Most of us may have been celebrating the holidays over the last few days. Apple and mobile device virtualization creator Corellium, however, used the festive period to escalate their long-running legal battle.
Apple Ups The Ante
The issue in contention is Corellium’s iOS virtualization tool. On December 27, 2019 Apple updated its legal filing to the DMCA. It claimed that developing something akin to an iOS emulator to help jailbreaking tools is copyright infringement (via AppleInsider). It described the issues as “straightforward case of infringement of highly valuable copyrighted works,” in the updated filing. The document also said:
The product Corellium offers is a “virtual” version of Apple mobile hardware products, accessible to anyone with a web browser.

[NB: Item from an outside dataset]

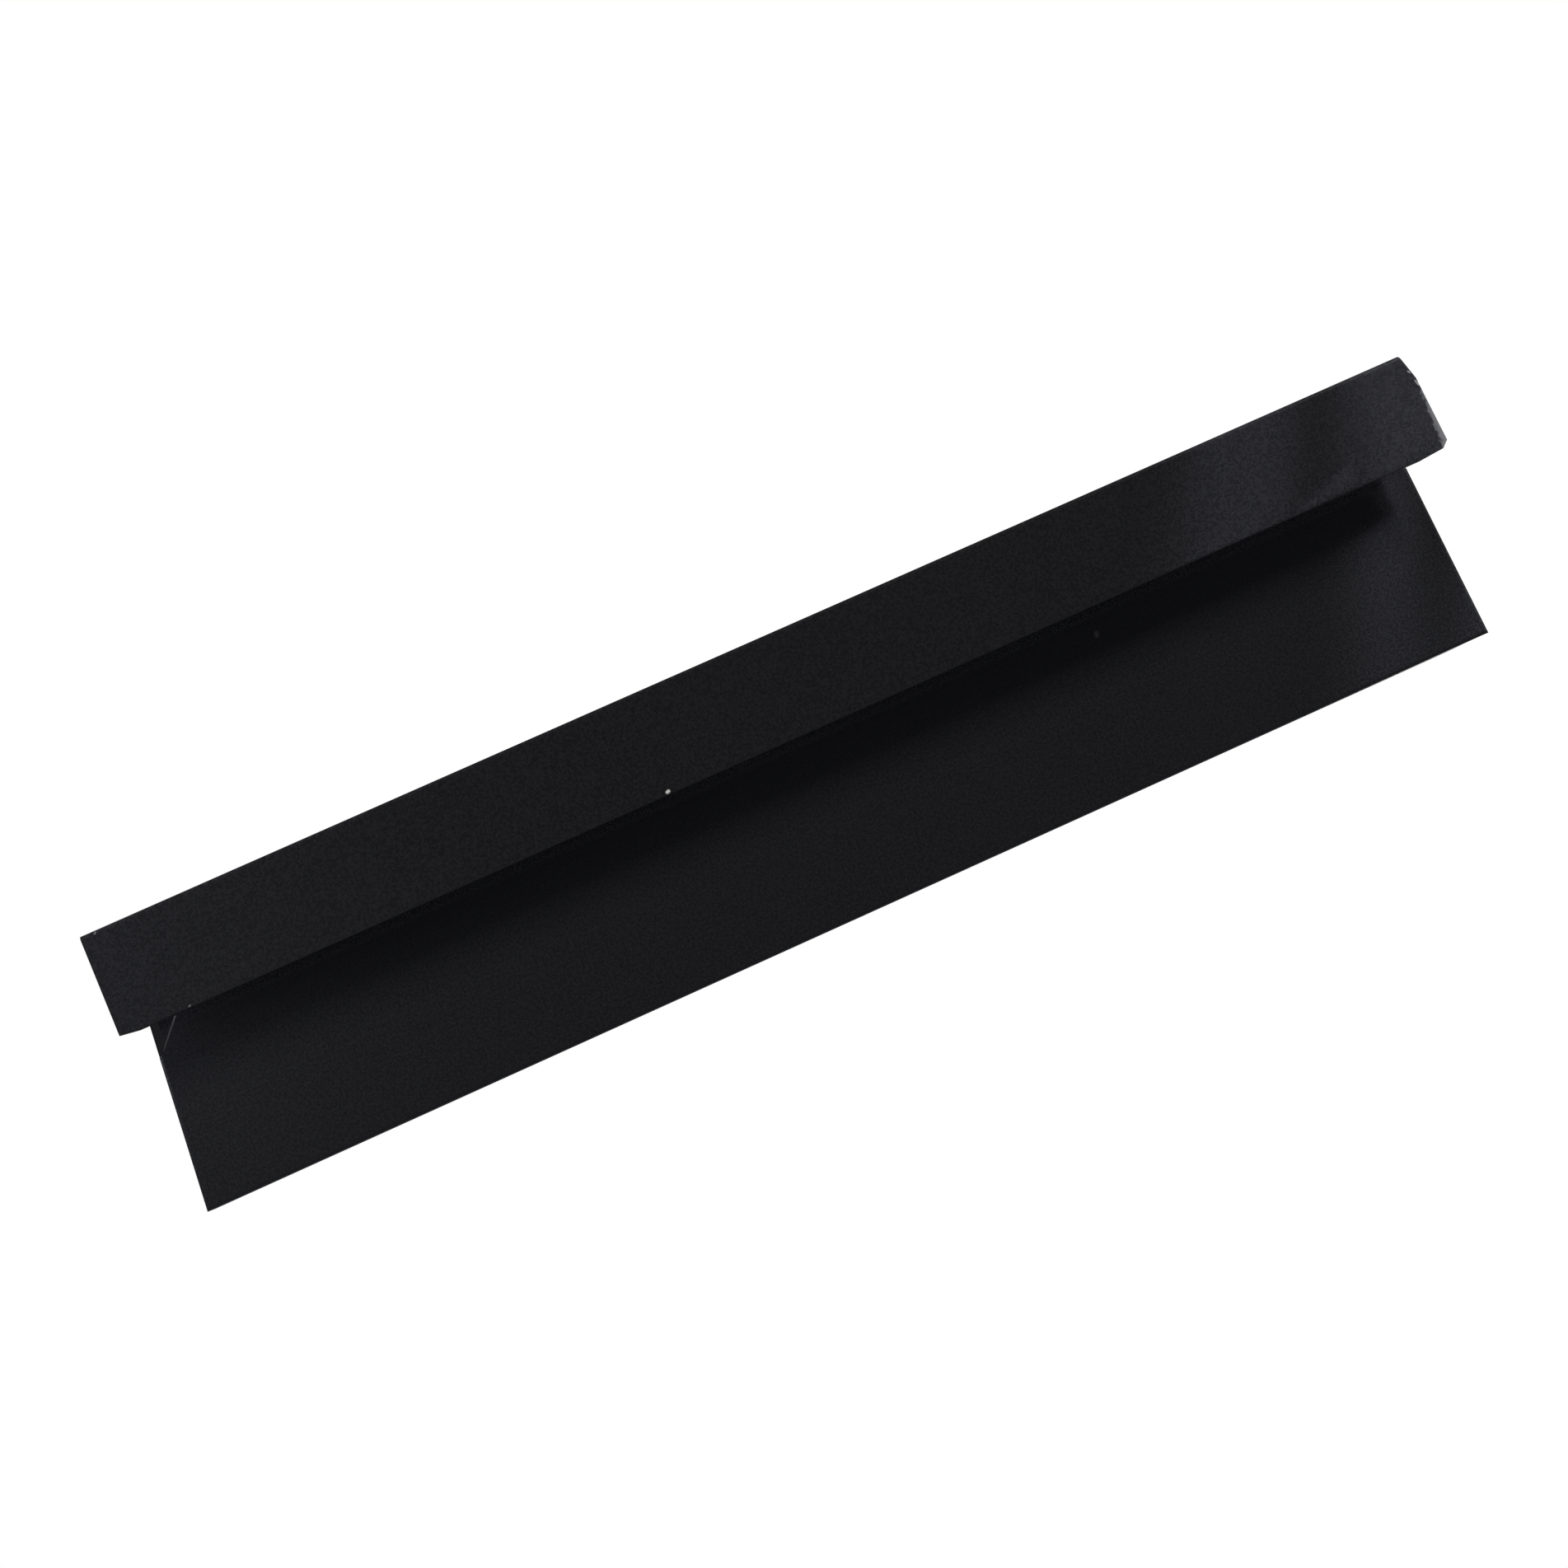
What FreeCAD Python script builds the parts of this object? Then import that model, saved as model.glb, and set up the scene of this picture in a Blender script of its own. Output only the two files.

Specifically, Corellium serves up what it touts as a perfect digital facsimile of a broad range of Apple’s market-leading devices— recreating with fastidious attention to detail not just the way the operating system and applications appear visually to bona fide purchasers, but also the underlying computer code. Corellium does so with no license or permission from Apple.
Fight Back From Corellium
Corellium hit back. The company said “Apple’s latest filing against Corellium should give all security researchers, app developers, and jailbreakers reason to be concerned,” in a statement two days after Apple updated its filing. Corellium added that it was “deeply disappointed by Apple’s persistent demonization of jailbreaking.”
Not only do researchers and developers rely on jailbreaking to protect end users, but Apple itself has directly benefited from the jailbreak community in a number of ways. Many of the features of iOS originally appeared as jailbreak tweaks and were copied by Apple, including dark mode, control center, and context menus. In addition, jailbreak creators regularly contribute to the security of iOS.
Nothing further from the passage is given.